Since our Fashion Pioneers interview last summer, Natalie Massenet has continued her ascent to the top of fashion’s tech elite, not by acting like a grand poobah but by focusing on building her business. Whereas so many in our industry can get complacent or become tyrants (or both!) once they are firmly ensconced in the front row, Natalie is the kind of leader who cancels a trip to New York Fashion Week to hunker down with the Mr Porter team in the days leading up to its widely anticipated launch.
The results show in her team. When they are in public, they show a stylish united front and in private they don’t backbite about each other. At work, they are professional and responsive, and show up when they say they will. If they are going to be late, they send an apology. They say thank you, and they care about the details too.
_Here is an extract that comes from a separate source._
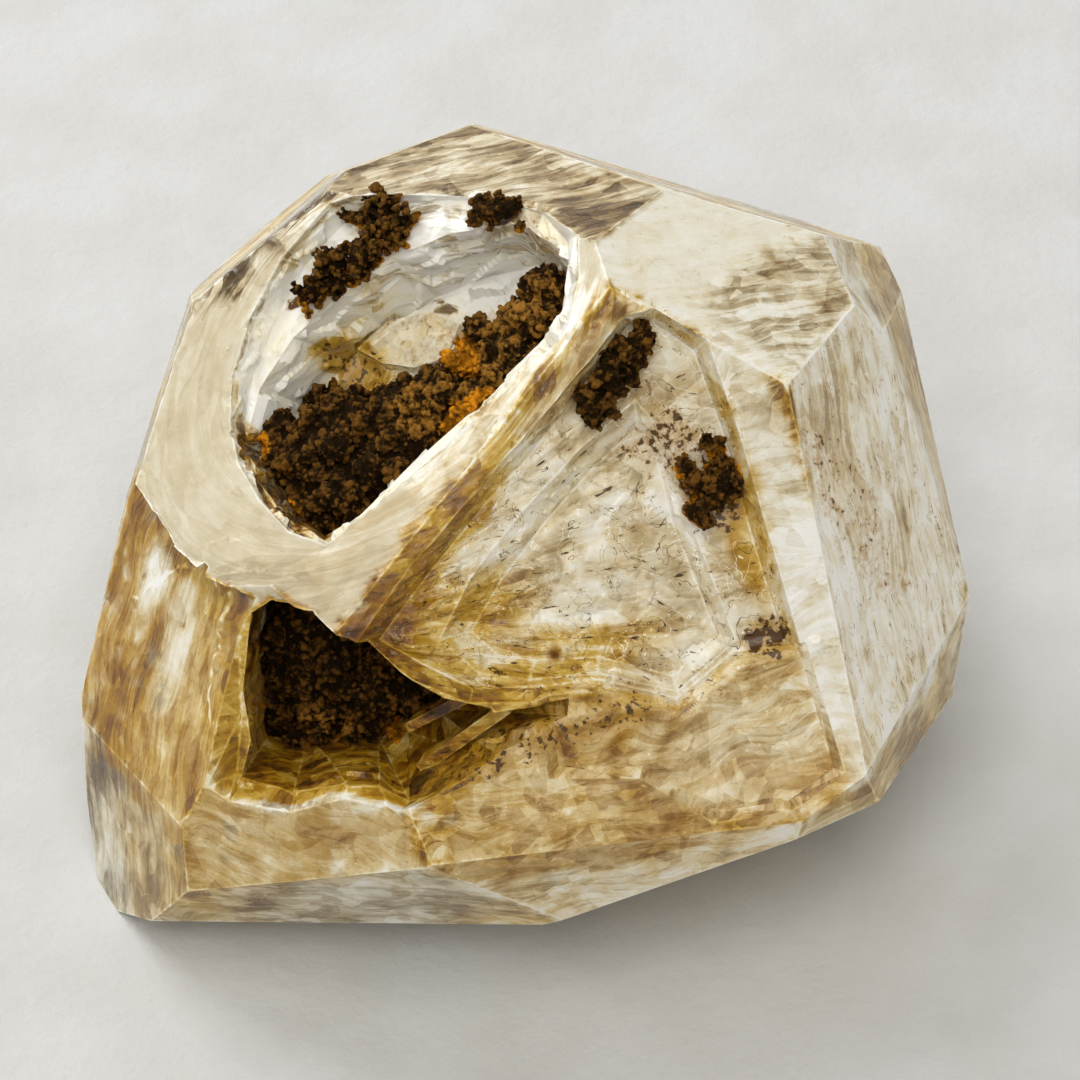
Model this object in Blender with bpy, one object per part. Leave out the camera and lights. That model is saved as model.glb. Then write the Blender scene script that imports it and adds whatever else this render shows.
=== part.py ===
"""Skeletal quartz: a stout clear crystal with flat outer faces, a stepped hollow in its upper left face,
a sunken front face, a deep hollow under the overhanging lower left rim, and brown earthy crusts in the hollows.

Lengths in the tables are millimetres from the crystal's centre. A direction is (azimuth, elevation) in degrees,
azimuth counted from +X towards +Y. Outlines lie square to a direction: u runs level, v runs up the slope and
the level counts outwards from the centre. At the end everything moves so that the crystal rests on Z = 0.
"""

import math

import bmesh
import bpy
from mathutils import Matrix, Vector, noise

MM = 0.001
GAP = 0.3
BLANK_SIDE = 90.0
OUTSIDE = 24.0

# Outer faces: azimuth, elevation, distance from the centre.
FACES = {
    "front": (-75.5, 42.5, 9.6),
    "upper_left": (-140.5, 61.0, 11.5),
    "top_right": (-9.0, 62.5, 14.5),
    "right": (-23.0, 31.0, 14.1),
    "lower_left": (-115.0, 27.5, 14.1),
    "left": (-150.0, 14.0, 18.3),
    "lower_front": (-79.0, 0.5, 15.3),
    "lower_corner": (-94.5, -15.5, 16.8),
    "corner": (-57.0, -3.5, 17.6),
    "right_chamfer": (-1.5, 22.5, 16.9),
    "right_low": (-25.5, 7.5, 17.4),
    "top_chamfer": (9.0, 36.5, 17.4),
    "left_back": (171.0, 17.0, 18.1),
    "upper_back": (143.0, 37.0, 18.2),
    "top_back": (117.5, 43.5, 18.5),
    "top_facet": (103.0, 71.0, 15.6),
    "top_back_right": (66.0, 45.0, 16.8),
    "under_front": (-88.0, -44.0, 16.7),
    "under_right": (-63.5, -40.0, 15.8),
    "right_under": (-36.0, -31.5, 18.4),
    "left_side": (174.5, 13.5, 18.4),
    "left_side_low": (-175.5, 2.0, 20.9),
    "bottom": (0.0, -90.0, 13.5),
    "back": (90.0, -13.0, 15.3),
    "back_low": (118.5, -65.0, 14.3),
    "back_right": (31.5, -24.0, 16.0),
    "back_left": (148.5, -24.0, 17.1),
}

UPPER = (-140.5, 61.0)
FRONT = (-75.5, 42.5)
LOWER = (-115.0, 27.5)
SIDE = (-154.8, 30.4)

# Upper hollow: a shallow shelf inside the rim, a basin, and a pit along the ridge where the crust sits.
RIM_LEVEL = 11.5
SHELF_LEVEL = 10.3
BASIN_LEVEL = 6.7
PIT_LEVEL = 5.5
SHELF_TOP = [
    (-1.1, -6.2), (-2.9, -6.9), (-5.1, -6.8), (-7.2, -6.3), (-9.0, -5.2), (-10.6, -3.6), (-11.9, -1.3),
    (-12.8, 1.5), (-12.9, 4.7), (-11.4, 6.7), (-9.2, 8.6), (-6.6, 10.4), (-4.4, 11.2), (-2.3, 10.9),
    (-0.6, 9.4), (0.5, 7.6), (0.6, 5.3), (0.4, 3.1), (0.1, 0.6), (-0.3, -1.9), (-0.7, -4.2),
]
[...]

Net-a-Porter’s success is often attributed to its high quality content. But as the company builds new businesses, it is the seamless back-end operations which pick, pack and ship hundreds of thousands of fashion products and deliver them to 170 countries around the world that make a big difference. This has enabled the company to quickly launch two new businesses – The Outnet and Mr Porter – in less than 24 months.
The lynchpin for all of this is the positive role model and force for innovation that Natalie represents in our industry. It’s no wonder that to many in the industry, she is now just ‘Natalie’ and that she has become a positive face for the fashion business to the rest of the business community and the wider world at a time when the industry has been tainted. Hers is an example we can all follow.